Community Conversation on Men's Mental Health and Senior Health Issues
Former Ravens Player Jamal Lewis to Give Keynote Address at November 28th "Not All Wounds Are Visible" Event
Anxiety. Chronic disease. Depression. Suicide. While these may not be comfortable topics for people to discuss, they are all vitally important to an individual's health.
On November 28, the University of Maryland Medical System and the University of Maryland, Baltimore (UMB) are bringing together health experts, individuals with first-hand experiences, and community members for the free "Not All Wounds Are Visible – Community Conversations: Let's Talk About Depression and Anxiety" event to discuss these issues. This is the fourth in a series of "Not All Wounds Are Visible – A Community Conversation" sessions, which have previously focused on Mental Health and Substance Abuse (June 2017), Addiction and Substance Abuse (November 2017) and Depression and Anxiety In Women and Children (May 2018).
Subject matter experts will facilitate conversations about the impact of depression and anxiety on men, seniors and those managing chronic disease. Suicide prevention and resilience and recovery will also be discussed. This free event provides an opportunity to hear from and talk to health care professionals and community leaders, including Washington D.C. attorney and author Joshua Rogers and Bowie City Councilman Michael Esteve, about depression and anxiety and the road to recovery.
Retired Baltimore Ravens running back and Super Bowl XXXV champion Jamal Lewis is the keynote speaker. He will share lessons learned along his journey from the bright light of stardom to the shadows of depression and thoughts of suicide, as he redefined himself after the "cheerleaders" in his life disappeared.
"Depression is the leading cause of disability worldwide, and it's common for someone with depression to also suffer from anxiety," said William T. Regenold, M.D.C.M., Associate Professor, University of Maryland School of Medicine and Director, Geriatric Psychiatry, University of Maryland Medical Center. "While the causes of anxiety and depression are as different as people are, for men, social norms around masculinity can make these topics difficult to talk about."
A 2018 study in the journal JAMA Psychiatry revealed that 30 percent of men have suffered from a period of depression in their lifetime.
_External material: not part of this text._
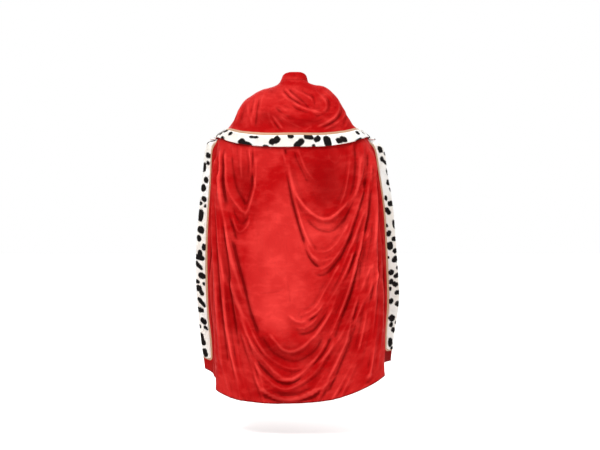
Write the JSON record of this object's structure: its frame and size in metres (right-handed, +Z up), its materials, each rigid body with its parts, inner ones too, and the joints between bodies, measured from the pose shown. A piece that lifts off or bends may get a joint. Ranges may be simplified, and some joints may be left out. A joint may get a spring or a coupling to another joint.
{
  "type": "king cape",
  "caption": "Full-length velvet king cape with a stand collar and a shoulder capelet, edged with spotted mock ermine and gold braid, in its hollow worn form with both arms held out.",
  "frame": {"origin": "the middle of the neckline, level with its middle back, where the wearer's neck and shoulders hold the cape", "axes": "+Z up, -Y towards the cape's open front, +Y towards its back, +X to the wearer's left"},
  "size_m": [0.916, 0.3313, 1.4253],
  "materials": {
    "velvet": "crushed panne velvet, bright red, with a soft streaky sheen; its plain wrong side is matt",
    "ermine": "short white plush with uneven black-brown spots",
    "braid": "flat woven braid in pale gold"
  },
  "bodies": {
    "root": {"cape_body": "velvet", "capelet": "velvet", "collar": "velvet", "throat_tab": "velvet", "front_ermine_left": "ermine", "front_ermine_right": "ermine", "capelet_ermine": "ermine", "front_braid_left": "braid", "front_braid_right": "braid", "capelet_braid": "braid"}
  },
  "joints": []
}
Nine percent of men in the United States have daily feelings of depression or anxiety according to data from the National Health Interview Survey, yet only one in four spoke to a mental health professional.
"Older adults are at risk of misdiagnosis and lack of treatment because some of their symptoms can mimic normal age-related issues or be mistakenly attributed to other illnesses, medications, or life changes," added Adam Rosenblatt, M.D., Director of Geriatric Psychiatry at the University of Maryland Upper Chesapeake Health in Harford County. "Elderly patients might also be reluctant to talk about their feelings or fail to understand that physical symptoms can be a sign of depression."
- Anxiety affects as much as 10 to 20 percent of the older population, although it often remains undiagnosed, according to the Geriatric Mental Health Foundation
- A recent study from the International Journal of Geriatric Psychiatry found that more than 27 percent of older adults under the care of an aging service provider have symptoms of anxiety that may not amount to a diagnosed disorder, but significantly affect their functioning.
- People with depression are three times more likely to develop chronic pain or pain that lasts beyond the typical time it takes for an illness or injury to heal. It is important for anyone with a chronic condition to discuss persistent sad, anxious or "empty" mood feelings with their health care provider so that their physical and mental health can be managed together.
- The United States saw a 25 percent increase in suicides across all ages and genders between 1999 and 2016, and suicide is now the 10th leading cause of death in the United States.
- The highest suicide rate is among adults between 45 and 54 years of age, and the second highest rate is among those 85 years or older.
- Nearly 121 people commit suicide in the U.S. every day, with men being four times more likely than women to commit suicide, according to the American Foundation for Suicide Prevention.
- The World Health Organization reports that 75 percent of people with mental disorders remain untreated, with almost 1 million people turning to suicide each year.
- According to research by the American Foundation for Suicide Prevention, 90 percent of people who die by suicide have a diagnosable and potentially treatable illness including depression, anxiety, and alcohol or other substance use.
The November 28th event is designed for community members to hear from and ask questions of physicians and other health care professionals. Visit www.umms.org/communityhealth for a complete list of program speakers and to register for this free conversation, or call 1-800-492-5538.
Live satellite viewings will be available in Cheverly in coordination with UM Capital Region Health and at the Charles County Health Department annex building in White Plains in coordination with UM Charles Regional Medical Center.